Hardwired or Wireless – You’ll also need to decide between a system that’s wired into your house and one that’s wireless. Most professional home systems installers recommend a wired system for homeowners who plan to build a new house. Wired systems are generally more reliable than wireless systems and can usually handle some very complex levels of control—even operating heating and cooling components, motorized draperies and other electronic equipment. That said, even a wired system these days will usually also include some form of wireless technology
A wireless system, however, is ideally suited for existing homes as it precludes the need for additional wiring. Snaking low-voltage wire underneath floors and behind the walls of most homes is a tough job that may end up costing you a bundle in labor charges. Wireless lighting control systems minimize the installation labor by utilizing either a home’s existing electrical wiring or radio frequency (RF) airwaves to transmit instructions from keypads to the light fixtures.
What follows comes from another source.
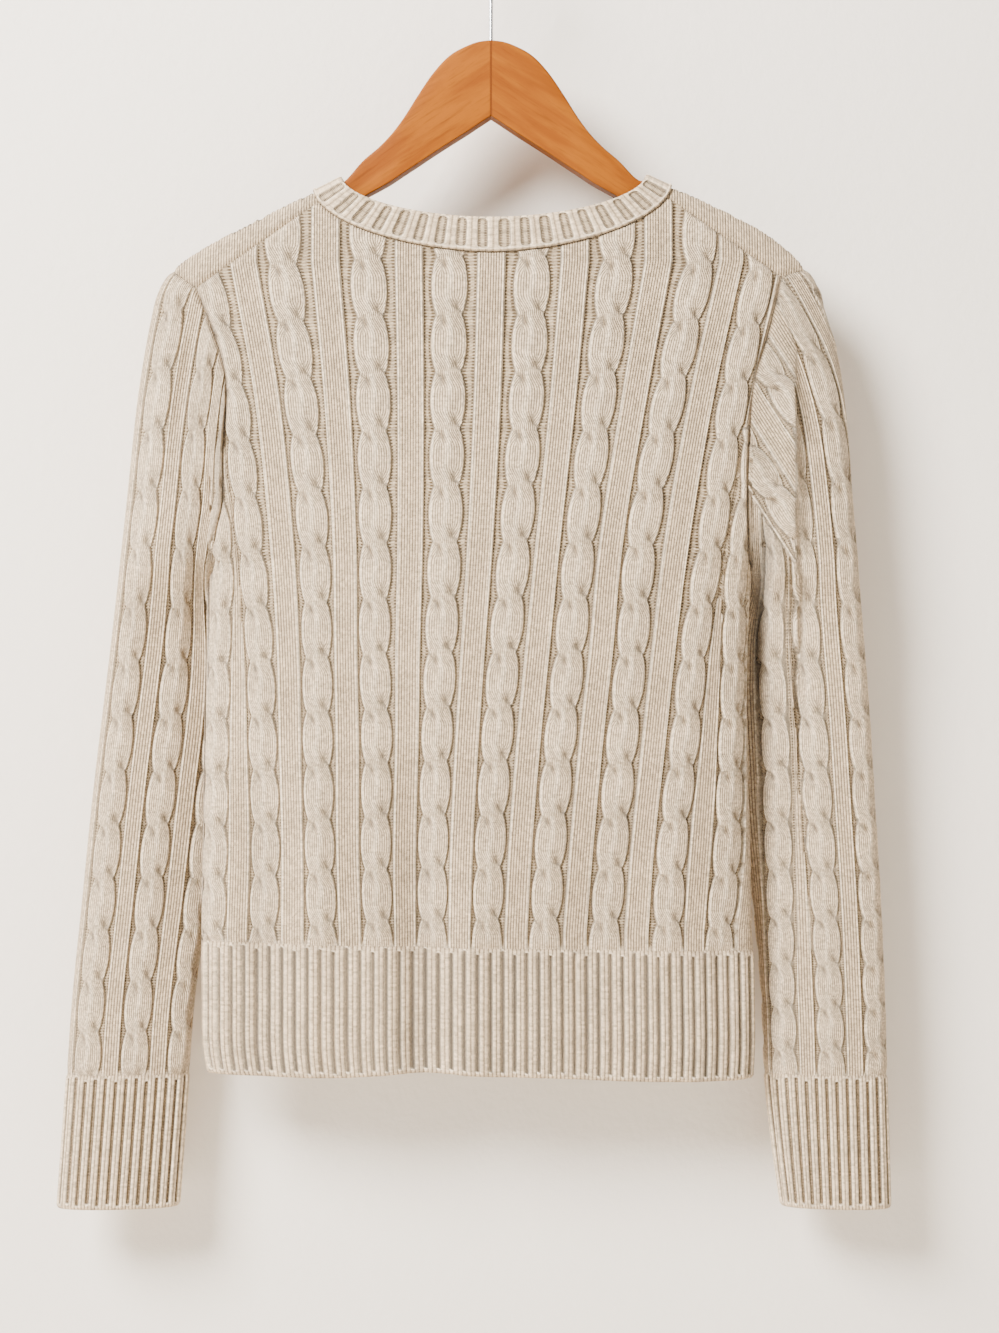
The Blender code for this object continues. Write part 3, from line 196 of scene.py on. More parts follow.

Types of Control – Keypads are the de-facto means of controlling lighting systems. Mounted on the wall near the entrance of each room (the common location for regular light switches), a keypad provides a convenient way to cue a lighting scene by pressing a clearly labeled button. In addition to keypads, some lighting control systems can be operated from handheld remote controls, touchscreens, and of course through smartphone and tablet apps. Wireless-enabled lighting control systems offer the convenience of using any web-enabled device to operate the lights at home, even when you’re away. Through a web connection, the lighting control system receives and carries out commands from remote devices.